Martin was behind the counter because Robin wouldn’t have bothered visiting the coffee shop in the first place if it had been the man’s single weekly night off. Robin had taken the time to learn Martin’s schedule, in order to avoid unnecessary ventures out into the living world. There was no point in spending time among the students and their books and coffees unless Martin was there.
His knowledge of Martin extended beyond knowing the man’s working days. Little facts and slivers of information had been collected by Robin, piece by piece, until he’d managed to build up a comprehensive picture of the coffee shop’s attractive, personable owner.
Martin was thirty-five years old. He didn’t have any brothers or sisters, and had lost his parents in his early twenties, coming into a considerable insurance payout when they died. That money remained largely untouched, however, with Martin only dipping into the funds once in all the time he’d had it. That had been when he’d bought the coffee shop. He’d named it The Warm Taste and had worked there ever since.
He had brown eyes and brown hair with the first glints of silver shot through it. He was tall and lean; his body kept in shape through energetic games of Frisbee and fetch with his dog on days off.

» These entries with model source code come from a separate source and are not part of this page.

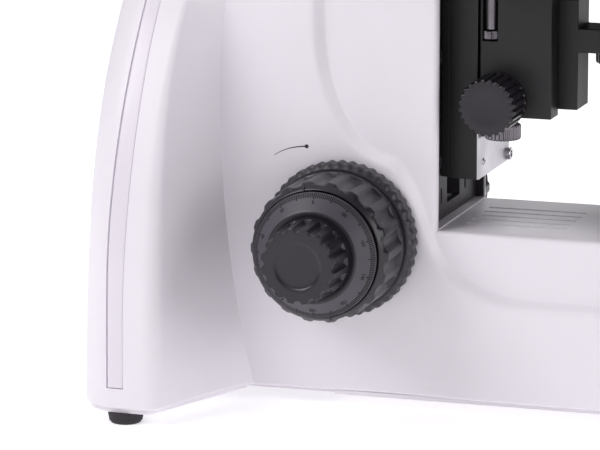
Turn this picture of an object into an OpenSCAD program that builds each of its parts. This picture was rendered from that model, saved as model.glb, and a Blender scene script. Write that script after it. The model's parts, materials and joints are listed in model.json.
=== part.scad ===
// Upright laboratory microscope with a one-sided T-shaped foot, low focus knobs and a
// tilted four-place nosepiece. Millimetres, +Z up, the user sits on the -Y side.
// Modules are drawn about the optical axis (x = 0, y = 0); placed() moves that axis so
// that the origin is at the bottom centre of the whole object.

/* [Stand] */
// Height of the base deck above the bench
base_top = 77.5; // [76:0.5:80]
// Half width of the recessed side faces
side_x = 38; // [37:0.5:39]
// Half width of the raised side faces
bulge_x = 42; // [41:0.5:42.5]
// Half width of the rear wings at the foot
wing_x = 97; // [90:1:102]
// Y of the arm's front face
arm_front_y = 95.5; // [95:0.5:96]
// Y of the rear face at the foot
rear_y = 234; // [230:1:238]
// Height of the arm's underside
arm_under_z = 288; // [287:1:290]
// Height of the arm's top
arm_top_z = 330; // [328:1:334]
// Casting wall
wall = 4; // [3:0.5:5]

/* [Feet] */
// Height of a rubber foot
foot_h = 5; // [4:0.5:8]
// Radius of a rubber foot
foot_r = 7.5; // [6:0.5:9]

/* [Focus drive] */
// Y of the focus knob axis
knob_y = 134; // [133:0.5:135]
// Z of the focus knob axis
knob_z = 74; // [73:0.5:75]
// Outer radius of the coarse knob
coarse_r = 29.5; // [27:0.5:30]
// Radius of the graduated drum
drum_r = 25.9; // [24:0.1:26]
// Radius of the fine knob
fine_r = 16; // [14:0.5:17]
// Radius of the limit ring
limit_r = 32.5; // [31:0.5:34]
// Pitch radius of the coarse pinion
pinion_r = 6.5; // [6.2:0.1:7]

/* [Stage] */
// Height of the stage top at rest
stage_z = 200; // [199:0.5:201]
// Half width of the moving stage plate
stage_x = 92; // [80:1:96]

/* [Condenser] */
// Y of the condenser knob axis
cond_knob_y = 74.4; // [74.2:0.1:74.6]
// Z of the condenser knob axis
cond_knob_z = 130.4; // [129:0.1:131]
// Radius of the condenser knob
cond_knob_r = 11.5; // [10:0.5:12]

/* [Nosepiece] */
// Radius of the circle that the objectives sit on
nose_r = 23; // [22.5:0.5:23.5]
// Tilt of the turret axis
nose_tilt = 14; // [13.5:0.5:14.5]

/* [Head] */
// Upward tilt of the eyepiece tubes
tube_tilt = 30; // [30:1:30]
// Distance from the tube pivot to each eyepiece axis
tube_offset = 37.5; // [36:0.5:38]
// Droop of the tubes at rest, which sets the eye distance
tube_droop = 31; // [28:1:33]

/* [Hidden] */
$fn = 72;

body_z = foot_h + 2;                 // underside of the castings
split_z = 50;                        // joint face between base and arm castings
plate_t = 2;
front_cy = -33;                      // centre of the rounded base front
arm_nose_y = -8;                     // centre of the rounded arm nose
throat_r = 26;
top_r = 36;
cavity_x = side_x - 6;
wing_merge_z = 186;                  // height at which the wings run into the arm
run_fit = 0.05;                      // radial clearance of a turning fit
gap = 0.3;
panel_y = arm_front_y + 3.8;         // front of the black guide panel
panel_t = 2.5;
rack_y = panel_y + 6.4;              // back of the rack on the focus slide
drive_r = 10;
drive_y = rack_y + drive_r + gap;
drive_z = knob_z + 30;
train = sqrt(pow(knob_y - drive_y, 2) + pow(drive_z - knob_z, 2));
idler_r = (train - pinion_r - drive_r) / 2 - 0.15;
idler_t = (pinion_r + idler_r + 0.15) / train;
idler_y = knob_y + (drive_y - knob_y) * idler_t;
idler_z = knob_z + (drive_z - knob_z) * idler_t;
light_z = 36;                        // height of the lamp's beam in the base
collector_y = 115;                   // middle of the collector lens
stop_x = -12.5;                      // axis of the condenser stop wheel
stop_y = 74.6;
filter_x = 29.5;                     // pivot of the swing-out filter holder
finger_x = 44;                       // pivot of the sprung specimen finger
finger_y = 38;
specimen_z = stage_z + 9.2;          // specimen plane with the stage raised to focus
shoulder_z = specimen_z + 45;        // objective shoulder
cone_len = nose_r / sin(nose_tilt);  // from the apex of the objective cone to the shoulder
apex_z = shoulder_z + cone_len;
clamp_z = arm_top_z - 4.2;           // axis of the head clamp screw
pivot_y = -40;                       // centre of the tube pivot on the head's front face
pivot_z = 367;
head_base_z = arm_top_z + 8;
head_top_z = arm_top_z + 68;
front_reach = -pivot_y + 78 * cos(tube_tilt) + 17 * sin(tube_tilt)
    + tube_offset * sin(tube_droop) * sin(tube_tilt);
mid_y = (rear_y - front_reach) / 2;

module placed() translate([0, -mid_y, 0]) children();
module both_sides() { children(); mirror([1, 0, 0]) children(); }
module bar_x(x0, x1, r, y, z) translate([x0, y, z]) rotate([0, 90, 0]) cylinder(h = x1 - x0, r = r);
module block(x, y, z) translate([x[0], y[0], z[0]]) cube([x[1] - x[0], y[1] - y[0], z[1] - z[0]]);
module post(x, y, z, r) translate([x, y, z[0]]) cylinder(h = z[1] - z[0], r = r);
// Extrudes an outline drawn as (y, z) along X, from x0 to x1
module side_extrude(x0, x1) translate([x0, 0, 0]) rotate([90, 0, 90]) linear_extrude(x1 - x0) children();
module fluted(r, n, flute_r, depth) difference() {
    circle(r);
    for (i = [0:n - 1]) rotate(i * 360 / n) translate([r + flute_r - depth, 0]) circle(flute_r, $fn = 24);
}

function arc(c, r, a0, a1, n) = [for (i = [0:n]) let (a = a0 + (a1 - a0) * i / n)
    [c[0] + r * cos(a), c[1] + r * sin(a)]];
function bezier(p, n) = [for (i = [0:n]) let (t = i / n, u = 1 - t)
    u * u * u * p[0] + 3 * u * u * t * p[1] + 3 * u * t * t * p[2] + t * t * t * p[3]];
// Half width of the wings at height z: a convex A shape that runs into the arm
function wing_half(z) = bulge_x + (wing_x - bulge_x) * (1 - pow(z / wing_merge_z, 3.7));

// ---- stand ----

// The raised lower rear part of each side face, as (y, z)
module raised_outline() polygon(concat(
    [[-80, 49]], [[57, 49.5]],
    bezier([[57, 49.5], [76, 50], [92, 59], [97.5, 74]], 8),
    bezier([[97.5, 74], [103, 89], [109, 105], [116, 106.5]], 8),
    bezier([[116, 106.5], [135, 110], [146, 135], [146, 165]], 8),
    [[146, 262]],
    bezier([[146, 262], [146, 292], [126, 308], [104, 308]], 8),
    [[-60, 308], [-60, 400], [260, 400], [260, -10], [-80, -10]]));

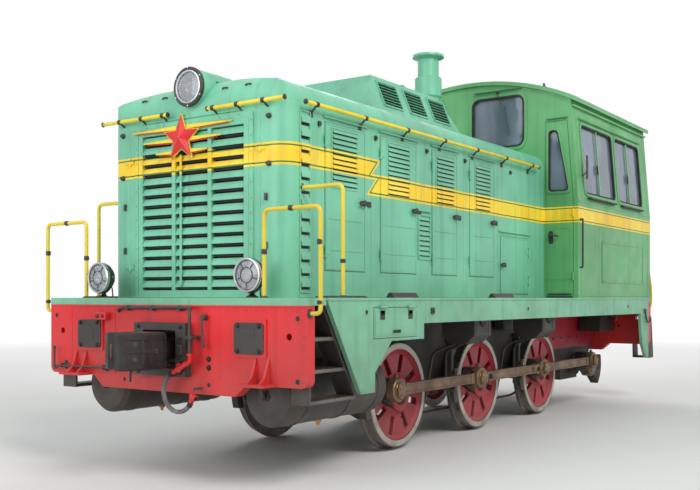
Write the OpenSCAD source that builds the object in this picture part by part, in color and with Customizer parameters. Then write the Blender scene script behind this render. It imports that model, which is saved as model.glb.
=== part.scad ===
// Three-axle rod-coupled diesel shunting locomotive.
// Frame: +X forward, +Y left, +Z up. The origin lies on the plane that the wheel flanges touch,
// midway between the coupler faces and on the centre line.

/* [Overall] */
// Length over the buffer beams
body_l = 8460; // [8000:20:9400]
// Width over the skirts, beams and cab
body_w = 3000; // [2900:10:3200]
// Height of the deck's top
deck_z = 1520; // [1480:5:1600]
// Reach of a coupler's face beyond its buffer beam
coupler_reach = 610; // [560:10:700]

/* [Wheels and rods] */
// Tread diameter of the wheels
wheel_d = 1050; // [950:10:1060]
// Height of the flange over the tread
flange_h = 28; // [24:1:32]
// Distance between the inner faces of a pair of wheels
back_to_back = 1440; // [1430:1:1450]
// Width of the tyre
tyre_w = 130; // [120:1:140]
// Distance between neighbouring axles, and from the rear axle to the jackshaft
axle_pitch = 1750; // [1700:10:1800]
// Place of the front axle ahead of the middle of the body
front_axle_x = 1860; // [1800:10:1900]
// Crank radius
crank_r = 300; // [260:5:310]
// Angle of the left cranks above the horizontal at rest
crank_angle = 15; // [0:1:30]
// Radius of the axles
axle_r = 95; // [85:1:110]
// Radius of the crank pins
crank_pin_r = 55; // [45:1:65]
// Thickness of the rods' eyes
rod_eye_t = 110; // [90:1:120]
// Outer radius of the rods' eyes
rod_eye_r = 120; // [105:1:130]

/* [Underframe] */
// Thickness of the deck
deck_t = 60; // [40:1:80]
// Thickness of the buffer beams
beam_t = 100; // [60:5:120]
// Height of the beams' lower edge at the corners
beam_low_z = 830; // [800:5:900]
// Distance between the inner faces of the frame plates
frame_gap = 1180; // [1120:2:1200]
// Thickness of the frame plates
frame_t = 50; // [30:1:60]
// Thickness of the skirts
skirt_t = 40; // [25:1:50]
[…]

Robin liked Daniel’s dog. She was a black-and-white fox terrier cross with a truly obnoxious personality, barking viciously at innocent bystanders as if they were dire threats but instantly cowering from the slightest hint of real danger. She had Martin wrapped around her metaphorical little finger; he would have done anything for that rotten little brat. It made Robin smile to watch.
The dog’s name was Nora, and she liked Robin. Dogs always liked Robin. They noticed him much more often than people did.
About Julia:
Julia Leijon fell in love with writing at the age of twelve, and with vampires a year later. Despite being in her midthirties now, very little has changed.
Her one moment of infidelity was when she was eighteen and read Harry Potter and the Prisoner of Azkaban, briefly switching her allegiance over to werewolves in the aftermath. Though she still writes shifters and weres from time to time, Julia now counts herself as a permanent member of Team Vampire.